According to Israeli sources close to the administration, there was an internal American debate on Arafat. State Department officials argued that Arafat's strength lies in his ability to stir the Arab "street," thereby threatening the moderate, pro-American regimes with domestic instability. They recommended recruiting Egypt, Saudi Arabia, Jordan and Morocco to attempt to force the Palestinian leader to engage in "rational" behavior.
Bush agreed to give Arafat "one last chance" to behave himself, accept Zinni's proposal and move toward a serious cease-fire. The "or else" part of the equation could mean an American resolution to displace him, and encourage a new leadership for the Palestinians.

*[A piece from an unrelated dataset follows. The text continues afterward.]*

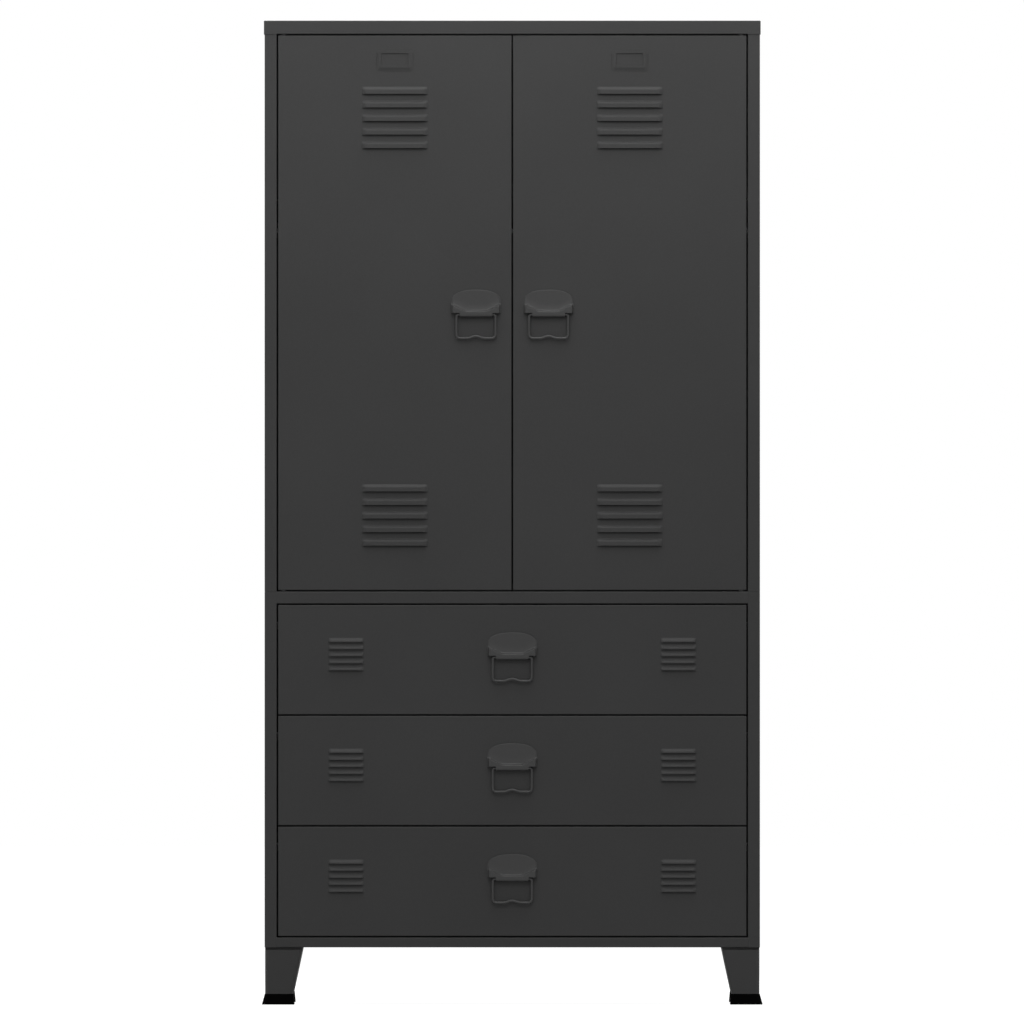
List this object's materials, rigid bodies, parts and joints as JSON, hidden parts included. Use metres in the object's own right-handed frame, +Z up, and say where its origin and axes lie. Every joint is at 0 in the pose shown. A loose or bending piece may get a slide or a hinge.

The means for such removal are still unclear. Zinni, according to the same sources, passed the threat to Arafat in their meeting last Friday. Wrapped in diplomatic understatement, the American envoy made clear that if Arafat sticks to his intransigence, the Powell meeting would be the last one Arafat would have with a senior American official. The assessment at the Bush White House is not optimistic, however, given their bad experiences with Arafat so far.
According to one version, Bush is convinced that as long as both Arafat and Sharon are at the helm, there is no real chance for a peaceful settlement and regional calm. Replacing Arafat with a more moderate leadership -- assuming such leadership could be found -- might in turn move the Israeli public to replace Sharon, and pave the way back to peace.